[Instructions for the task]
Set down the material once more, exactly as it appears.

┄┄┄┄┄┄┄┄┄┄

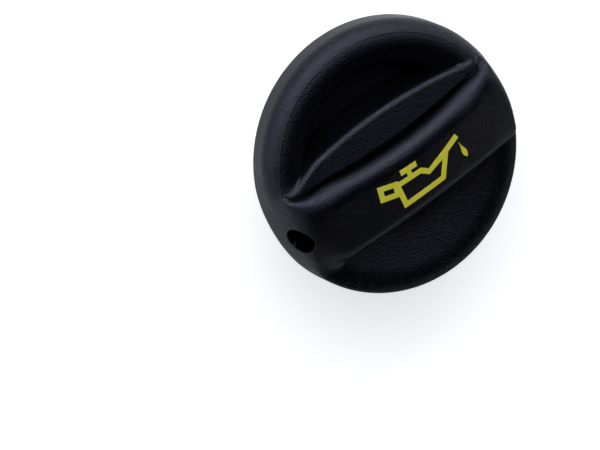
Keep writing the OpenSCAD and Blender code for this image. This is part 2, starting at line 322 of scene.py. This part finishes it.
def end_envelope(round_r):
    """Half the bar's lengthwise outline as radius and height: drafted end, shoulder arc and crown arc."""
    reach = KNOB_R - round_r - SHOULDER_IN
    shoulder_z = CROWN_TOP - CROWN + math.sqrt((CROWN - round_r) ** 2 - reach ** 2)
    shoulder_r = KNOB_R - (shoulder_z - BELT_Z) * math.tan(END_DRAFT) - round_r / math.cos(END_DRAFT)
    wall_z = np.linspace(END_LOW_Z, shoulder_z + round_r * math.sin(END_DRAFT), 14)
    wall = np.stack([KNOB_R - (wall_z - BELT_Z) * math.tan(END_DRAFT), wall_z], axis=-1)
    lean = math.degrees(math.atan2(shoulder_z - CROWN_TOP + CROWN, shoulder_r))
    shoulder = arc_points((shoulder_r, shoulder_z), round_r, math.degrees(END_DRAFT), lean, 30)[1:]
    crown_r = shoulder[-1, 0] * np.linspace(1, 0, 50)[1:]
    crown = np.stack([crown_r, CROWN_TOP - crown_drop(crown_r, CROWN)], axis=-1)
    return np.concatenate([wall, shoulder, crown])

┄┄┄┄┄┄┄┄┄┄

[Answer to the problem]
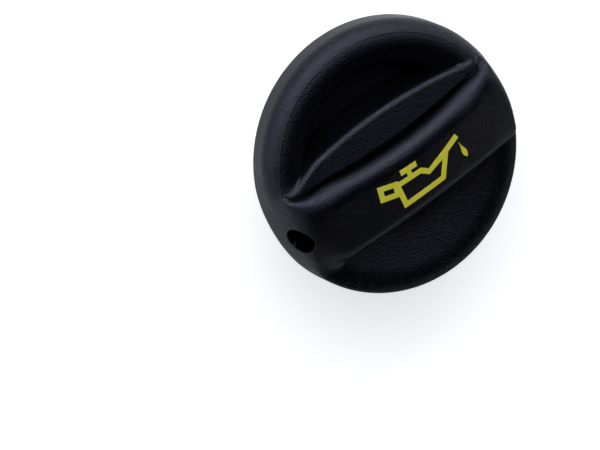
Keep writing the OpenSCAD and Blender code for this image. This is part 2, starting at line 322 of scene.py. This part finishes it.
def end_envelope(round_r):
    """Half the bar's lengthwise outline as radius and height: drafted end, shoulder arc and crown arc."""
    reach = KNOB_R - round_r - SHOULDER_IN
    shoulder_z = CROWN_TOP - CROWN + math.sqrt((CROWN - round_r) ** 2 - reach ** 2)
    shoulder_r = KNOB_R - (shoulder_z - BELT_Z) * math.tan(END_DRAFT) - round_r / math.cos(END_DRAFT)
    wall_z = np.linspace(END_LOW_Z, shoulder_z + round_r * math.sin(END_DRAFT), 14)
    wall = np.stack([KNOB_R - (wall_z - BELT_Z) * math.tan(END_DRAFT), wall_z], axis=-1)
    lean = math.degrees(math.atan2(shoulder_z - CROWN_TOP + CROWN, shoulder_r))
    shoulder = arc_points((shoulder_r, shoulder_z), round_r, math.degrees(END_DRAFT), lean, 30)[1:]
    crown_r = shoulder[-1, 0] * np.linspace(1, 0, 50)[1:]
    crown = np.stack([crown_r, CROWN_TOP - crown_drop(crown_r, CROWN)], axis=-1)
    return np.concatenate([wall, shoulder, crown])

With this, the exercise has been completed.